I asked him to save all artwork and certificates and diplomas. And of course he did not touch his scores of track and field and soccer trophies and medals and plaques. Nor did he reduce his collection of shot glasses, which he started at the tee-totaling age of 14. I didn't fight it. Now when his friends travel they bring him back the coolest miniature glass they can find, and some of those pieces are real artworks. I argued with him to keep the science projects, large presentation boards representing months of investigation into such self-chosen subjects as "How Do Crystals Grow?" (third grade), "Do Fingerprint Patterns Run in Families?" (fourth grade), "Can Bacteria Grow on Soap?" (fifth grade), "Does Handedness Indicate Brain Hemisphere Dominance for Ear, Eye and Foot?" (seventh grade). In the end I kept only two, persuaded by his, "You see, Mom, this is why my room looks like this. You have to let it go!"
Out went the 30-gallon fish tank, empty of fish for several years now. Out went the listing bookcase and most of the books that crammed its shelves, no doubt holding it upright. Out went the dragon-themed boogie board on which he surfed waves in St. Lucia and Antigua, and the Razor scooter on which he spent a boyhood summer racing down a hill with his friends. He found his ancient Gameboy with the yellow Pokemon cartridge still installed. It worked perfectly. That was a thrill. He took a break of several hours to reengage with all the knitted concentration I remember from when he was a 9-year-old mastering the different levels of Pokemon. He found a diary he had written in on the first day of fourth grade, with the next entry on his first day of high school. He wrote an entry in it and then re-hid it in his room, with the idea that that whenever it surfaces again, he will look back and see who he was, and write a new entry.

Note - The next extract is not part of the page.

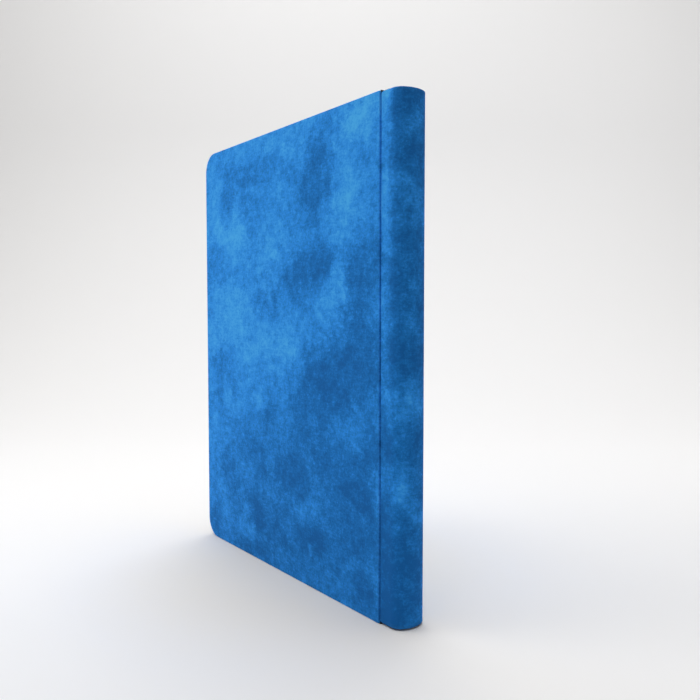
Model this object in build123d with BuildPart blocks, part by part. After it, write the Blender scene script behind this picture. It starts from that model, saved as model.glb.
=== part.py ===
from build123d import *
import math
import os

# A side-loading card album, closed and standing on its bottom edge.
#
# X runs from the rounded spine (-X) to the fore-edge (+X), Y through the thickness from the
# front cover (-Y) to the back cover (+Y), and Z up. The origin is the centre of the footprint.
#
# The spine is the fixed body. Each cover hinges on an upright line in the seam beside it, and
# each leaf turns on its own upright line in front of the binding block. All sizes are mm.

# --- Overall ---
HEIGHT = 330.0
WIDTH = 258.6
THICKNESS = 26.0

# --- Covers: a board wrapped in soft fabric, turned in on the inside and lined ---
SEAM_TO_APEX = 18.9
SEAM_X = SEAM_TO_APEX - WIDTH / 2
FORE_X = WIDTH / 2
COVER_CORNER_RADIUS = 15.5
COVER_THICKNESS = 3.0
COVER_INNER_Y = THICKNESS / 2 - COVER_THICKNESS
FABRIC = 0.8
COVER_LINING = 0.5
BOARD = COVER_THICKNESS - FABRIC - COVER_LINING
TURN_IN = 13.0
LINING_GAP = 0.2
OUTER_EDGE_RADIUS = 0.9
INNER_EDGE_RADIUS = 0.5

# --- Spine: fabric, stiffener and lining follow one rounded section ---
SPINE_STEP = 0.9                # the cover's face stands this far proud of the spine's side
SPINE_END_INSET = 0.7           # the spine stops this far short of the covers' ends
SPINE_HALF = THICKNESS / 2 - SPINE_STEP
SPINE_CORNER_RADIUS = 8.0
APEX_BEYOND_CORNER = 8.95       # from the corner arc's centre to the apex
SEAM_GAP = 0.3
STIFFENER = 0.8
SPINE_LINING = 0.3
SPINE_EDGE_RADIUS = 0.6
SPINE_FRONT_X = SEAM_X - SEAM_GAP
APEX_X = -WIDTH / 2
CORNER_X = APEX_X + APEX_BEYOND_CORNER
CORNER_Y = SPINE_HALF - SPINE_CORNER_RADIUS
CROWN_RADIUS = (APEX_BEYOND_CORNER**2 + CORNER_Y**2 - SPINE_CORNER_RADIUS**2) / (
    2 * (APEX_BEYOND_CORNER - SPINE_CORNER_RADIUS)
)
CROWN_X = APEX_X + CROWN_RADIUS
CROWN_HALF_ANGLE = math.degrees(math.atan2(CORNER_Y, CROWN_X - CORNER_X))

# --- Hinge tapes, inside the two seams ---
TAPE_WIDTH = 6.5
TAPE_END_INSET = 0.4
LINING_FRONT_X = SPINE_FRONT_X - TAPE_WIDTH - LINING_GAP

# --- Binding block: the leaves' inner margins, welded together and riveted ---
LEAF_HINGE_X = SEAM_X + 3.5
BLOCK_CLEARANCE = 0.3
BLOCK_INSET = FABRIC + STIFFENER + SPINE_LINING + BLOCK_CLEARANCE
BLOCK_FRONT_X = LEAF_HINGE_X - 0.3
BLOCK_HALF = SPINE_HALF - BLOCK_INSET
RIVET_COUNT = 5
RIVET_PITCH = 68.0
RIVET_X = SEAM_X - 4.0
RIVET_RADIUS = 1.6
RIVET_HEAD_RADIUS = 3.2
RIVET_HEAD = 0.6

# --- Leaves: an opaque sheet with nine clear pockets welded to each face ---
LEAF_COUNT = 20
LEAF_PITCH = 1.0
SHEET = 0.2
FILM = 0.15
LEAF_END_INSET = 8.0
LEAF_FORE_INSET = 5.0
LEAF_HINGE_GAP = 0.15
LEAF_CORNER_RADIUS = 7.0
LEAF_HEIGHT = HEIGHT - 2 * LEAF_END_INSET
LEAF_BACK_X = LEAF_HINGE_X + LEAF_HINGE_GAP
LEAF_FORE_X = FORE_X - LEAF_FORE_INSET
POCKETS_ACROSS = 3
POCKETS_UP = 3
WELD = 3.0
POCKET_MARGIN = 9.5             # from the leaf's hinge line to its first pocket
POCKET_FORE_INSET = 2.5
POCKET_END_INSET = 4.0
POCKET_ZONE_BACK_X = LEAF_HINGE_X + POCKET_MARGIN
POCKET_ZONE_FORE_X = LEAF_FORE_X - POCKET_FORE_INSET
POCKET_PITCH_X = (POCKET_ZONE_FORE_X - POCKET_ZONE_BACK_X) / POCKETS_ACROSS
POCKET_PITCH_Z = (LEAF_HEIGHT - 2 * POCKET_END_INSET) / POCKETS_UP

BACK = 1
FRONT = -1

pieces = {}


def upright_plane(y, facing):
    """A plane across Y at mid-height, whose normal points to +Y or -Y."""
    return Plane(origin=(0, y, HEIGHT / 2), x_dir=(1, 0, 0), z_dir=(0, facing, 0))


def cover_face(side, distance, inset=0.0):
    """The cover's outline, `distance` from the middle and `inset` inside its finished edge."""
    with BuildSketch(upright_plane(side * distance, side)) as outline:
        with Locations(((SEAM_X + FORE_X) / 2, 0)):
            Rectangle(FORE_X - SEAM_X - 2 * inset, HEIGHT - 2 * inset)
        fore_corners = outline.vertices().group_by(Axis.X)[-1]
        fillet(fore_corners, COVER_CORNER_RADIUS - inset)
    return outline.sketch


def make_cover(side, prefix):
    """One cover: the fabric skin, the board that it wraps and the lining inside its turn-in."""
    with BuildPart() as skin:
        extrude(cover_face(side, COVER_INNER_Y), amount=COVER_THICKNESS)
        flat_faces = skin.faces().sort_by(Axis((0, 0, 0), (0, side, 0)))
        fillet(flat_faces[-1].edges(), OUTER_EDGE_RADIUS)
        flat_faces = skin.faces().sort_by(Axis((0, 0, 0), (0, side, 0)))
        fillet(flat_faces[0].edges(), INNER_EDGE_RADIUS)
        extrude(
            cover_face(side, COVER_INNER_Y + COVER_LINING, FABRIC),
            amount=BOARD,
            mode=Mode.SUBTRACT,
        )
        extrude(
            cover_face(side, COVER_INNER_Y, TURN_IN),
            amount=COVER_LINING,
            mode=Mode.SUBTRACT,
        )
    pieces[prefix + "_cover_skin"] = skin.part

    with BuildPart() as board:
        extrude(cover_face(side, COVER_INNER_Y + COVER_LINING, FABRIC), amount=BOARD)
    pieces[prefix + "_cover_board"] = board.part

    with BuildPart() as lining:
        extrude(cover_face(side, COVER_INNER_Y, TURN_IN + LINING_GAP), amount=COVER_LINING)
    pieces[prefix + "_cover_lining"] = lining.part


def spine_face(inset, front_x, base_z):
    """The spine's D-shaped section, `inset` inside its outer surface, closed at `front_x`."""
    side_y = SPINE_HALF - inset
    corner_turn = 90 - CROWN_HALF_ANGLE
    with BuildSketch(Plane.XY.offset(base_z)) as section:
        with BuildLine():
            Line((front_x, side_y), (CORNER_X, side_y))
            CenterArc((CORNER_X, CORNER_Y), SPINE_CORNER_RADIUS - inset, 90, corner_turn)
            CenterArc(
                (CROWN_X, 0),
                CROWN_RADIUS - inset,
                180 - CROWN_HALF_ANGLE,
                2 * CROWN_HALF_ANGLE,
            )
            CenterArc(
                (CORNER_X, -CORNER_Y),
                SPINE_CORNER_RADIUS - inset,
                180 + CROWN_HALF_ANGLE,
                corner_turn,
            )
            Line((CORNER_X, -side_y), (front_x, -side_y))
            Line((front_x, -side_y), (front_x, side_y))
        make_face()
    return section.sketch


def make_spine():
    """The rounded spine: its fabric, the stiffener folded into it, and its lining."""
    stiffener_front_x = SPINE_FRONT_X - FABRIC
    stiffener_base_z = SPINE_END_INSET + FABRIC
    stiffener_height = HEIGHT - 2 * stiffener_base_z
    spine_height = HEIGHT - 2 * SPINE_END_INSET
    wall = FABRIC + STIFFENER

    with BuildPart() as stiffener:
        extrude(spine_face(FABRIC, stiffener_front_x, stiffener_base_z), amount=stiffener_height)
        extrude(
            spine_face(wall, stiffener_front_x, stiffener_base_z),
            amount=stiffener_height,
            mode=Mode.SUBTRACT,
        )
    pieces["spine_stiffener"] = stiffener.part

    with BuildPart() as skin:
        extrude(spine_face(0, SPINE_FRONT_X, SPINE_END_INSET), amount=spine_height)
        end_faces = skin.faces().filter_by(GeomType.PLANE).sort_by(Axis.Z)
        outer_edges = end_faces[0].edges() + end_faces[-1].edges()
        outer_edges -= outer_edges.group_by(Axis.X)[-1]
        fillet(outer_edges, SPINE_EDGE_RADIUS)
        extrude(
            spine_face(wall, SPINE_FRONT_X, SPINE_END_INSET),
            amount=spine_height,
            mode=Mode.SUBTRACT,
        )
        add(stiffener.part, mode=Mode.SUBTRACT)
    pieces["spine_skin"] = skin.part

    with BuildPart() as lining:
        extrude(spine_face(wall, LINING_FRONT_X, stiffener_base_z), amount=stiffener_height)
        extrude(
            spine_face(wall + SPINE_LINING, LINING_FRONT_X, stiffener_base_z),
            amount=stiffener_height,
            mode=Mode.SUBTRACT,
        )
    pieces["spine_lining"] = lining.part


def make_hinge_tape(side, prefix):
    """The cloth tape behind one seam, on the spine's side of the hinge line."""
    with BuildPart() as tape:
        with BuildSketch(upright_plane(side * (SPINE_HALF - FABRIC - STIFFENER), -side)):
            with Locations((SPINE_FRONT_X - TAPE_WIDTH / 2, 0)):
                Rectangle(TAPE_WIDTH, HEIGHT - 2 * TAPE_END_INSET)
        extrude(amount=SPINE_LINING)
    pieces[prefix + "_hinge_tape"] = tape.part


def rivet_discs(radius, distance, facing):
    """One disc for each rivet, on a plane across the binding block."""
    with BuildSketch(upright_plane(distance, facing)) as discs:
        with Locations((RIVET_X, 0)):
            with GridLocations(0, RIVET_PITCH, 1, RIVET_COUNT):
                Circle(radius)
    return discs.sketch


def make_binding():
    """The block of welded leaf margins and the flush rivets that go through it."""
    with BuildPart() as rivets:
        extrude(rivet_discs(RIVET_RADIUS, -BLOCK_HALF, 1), amount=2 * BLOCK_HALF)
        for side in (BACK, FRONT):
            extrude(rivet_discs(RIVET_HEAD_RADIUS, side * BLOCK_HALF, -side), amount=RIVET_HEAD)
    pieces["binding_rivets"] = rivets.part

    with BuildPart() as block:
        extrude(spine_face(BLOCK_INSET, BLOCK_FRONT_X, LEAF_END_INSET), amount=LEAF_HEIGHT)
        add(rivets.part, mode=Mode.SUBTRACT)
    pieces["binding_block"] = block.part


def make_leaf(number):
    """One leaf, whose sheet stops just short of its hinge line, and its eighteen pockets."""
    leaf_y = (number - (LEAF_COUNT + 1) / 2) * LEAF_PITCH

    with BuildPart() as sheet:
        with BuildSketch(upright_plane(leaf_y, BACK)) as outline:
            with Locations(((LEAF_BACK_X + LEAF_FORE_X) / 2, 0)):
                Rectangle(LEAF_FORE_X - LEAF_BACK_X, LEAF_HEIGHT)
            fore_corners = outline.vertices().group_by(Axis.X)[-1]
            fillet(fore_corners, LEAF_CORNER_RADIUS)
        extrude(amount=SHEET / 2, both=True)
    pieces[f"leaf_{number:02d}"] = sheet.part

    with BuildPart() as pockets:
        for side in (BACK, FRONT):
            with BuildSketch(upright_plane(leaf_y + side * SHEET / 2, side)):
                with Locations(((POCKET_ZONE_BACK_X + POCKET_ZONE_FORE_X) / 2, 0)):
                    with GridLocations(POCKET_PITCH_X, POCKET_PITCH_Z, POCKETS_ACROSS, POCKETS_UP):
                        Rectangle(POCKET_PITCH_X - WELD, POCKET_PITCH_Z - WELD)
            extrude(amount=FILM)
    pieces[f"pockets_{number:02d}"] = pockets.part


make_cover(BACK, "back")
make_cover(FRONT, "front")
make_spine()
make_hinge_tape(BACK, "back")
make_hinge_tape(FRONT, "front")
make_binding()
for leaf_number in range(1, LEAF_COUNT + 1):
    make_leaf(leaf_number)

os.makedirs("parts", exist_ok=True)
for piece_name, piece in pieces.items():
    piece.label = piece_name
    export_step(piece, f"parts/{piece_name}.step")
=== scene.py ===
import math

import bpy
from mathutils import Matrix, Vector, noise


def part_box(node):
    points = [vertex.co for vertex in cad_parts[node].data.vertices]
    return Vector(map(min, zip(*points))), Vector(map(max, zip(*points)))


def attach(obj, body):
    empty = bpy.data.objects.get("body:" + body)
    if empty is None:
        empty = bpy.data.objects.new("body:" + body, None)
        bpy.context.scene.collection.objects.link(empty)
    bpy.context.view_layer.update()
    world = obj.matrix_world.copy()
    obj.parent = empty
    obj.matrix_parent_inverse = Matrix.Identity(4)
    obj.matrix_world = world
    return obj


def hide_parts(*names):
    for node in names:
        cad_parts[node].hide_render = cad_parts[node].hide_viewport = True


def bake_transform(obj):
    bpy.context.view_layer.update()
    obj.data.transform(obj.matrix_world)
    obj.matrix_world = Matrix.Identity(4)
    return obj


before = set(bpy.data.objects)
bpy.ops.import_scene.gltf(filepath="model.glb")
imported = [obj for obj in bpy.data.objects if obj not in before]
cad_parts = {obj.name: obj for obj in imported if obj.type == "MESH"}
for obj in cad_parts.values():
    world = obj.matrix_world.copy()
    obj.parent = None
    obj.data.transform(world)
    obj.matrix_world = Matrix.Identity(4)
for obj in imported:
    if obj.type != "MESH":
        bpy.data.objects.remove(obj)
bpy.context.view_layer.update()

MM = 0.001

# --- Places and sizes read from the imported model, in metres ---
COVER_LOW, COVER_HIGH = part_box("back_cover_skin")
SPINE_LOW, SPINE_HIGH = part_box("spine_skin")
BLOCK_LOW, BLOCK_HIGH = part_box("binding_block")
HEIGHT = COVER_HIGH.z
SEAM_X = COVER_LOW.x
FORE_X = COVER_HIGH.x
OUTER_Y = COVER_HIGH.y
INNER_Y = COVER_LOW.y
COVER_THICKNESS = OUTER_Y - INNER_Y
SPINE_HALF = SPINE_HIGH.y
SPINE_TIP_X = SPINE_HIGH.x
APEX_X = SPINE_LOW.x
LEAVES = sorted(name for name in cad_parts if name.startswith("leaf_"))

BACK = 1
FRONT = -1
SIDES = {BACK: "back", FRONT: "front"}


# --- Camera ---

LENS_MM = 38.057
CAMERA_FROM_SEAM = (-355.4 * MM, 285.75 * MM, 196.1 * MM)
CAMERA_TILT_DOWN = 2.98
CAMERA_HEADING = -36.555


def add_camera():
    """Stands level with the album's upper half, in front of the spine's back corner."""
    camera = bpy.data.objects.new("camera", bpy.data.cameras.new("camera"))
    camera.data.lens = LENS_MM
    camera.data.sensor_width = 36.0
    away_x, away_y, height = CAMERA_FROM_SEAM
    camera.location = (SEAM_X + away_x, OUTER_Y + away_y, height)
    camera.rotation_euler = (math.radians(90 - CAMERA_TILT_DOWN), 0, math.radians(CAMERA_HEADING - 90))
    bpy.context.scene.collection.objects.link(camera)
    bpy.context.scene.camera = camera


add_camera()


# --- Node helpers ---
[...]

When he was done his closet held only his long ago Eagle Scout uniform and little towers of books on the floor. He then convinced his sister and cousin and best childhood friend (who basically lives here when my son is home) to help him launder the explosion of clothing he carted home from school. The four of them dumped the freshly washed clothes out on the living room floor and folded or buttoned and placed them on hangers. When all was done he made neat piles on his bed, packed one suitcase of clothes to last two weeks, and packed the rest in the other two suitcases he brought from college.
Now he is on a plane, headed to England for two weeks to hang out with friends in Leeds, Manchester, Liverpool, Leamington, Stratford-on-Avon and London. He is traveling with two of his longtime camp buddies, a young lady and a young man to whom he became close when all of them were 11 and 12 years old. When he returns, a friend from last summer, a fellow counselor at the camp he worked at, will be with him. She will spend a week with us, quartered in my son's room, and the plan is for my son to show her around New York. Then we will drive the two of them up to the camp in the woods, where they will once again be counselors together all summer.
I gather these two had a "thing" last summer, and they have kept in touch all year. I don't know where things stand now. They may be just good friends, as he says. Here is what I do know: The first thing my son did with his earnings from last summer was buy his textbooks. The second thing he did was buy the plane ticket he is using tonight. There's also this: Many of his friends have stayed in our home and he has never before betrayed the slightest care about the state of his room. So I wonder about the gusto with which he cleaned this week. And now, I get to redecorate the newly blank canvas while he is away.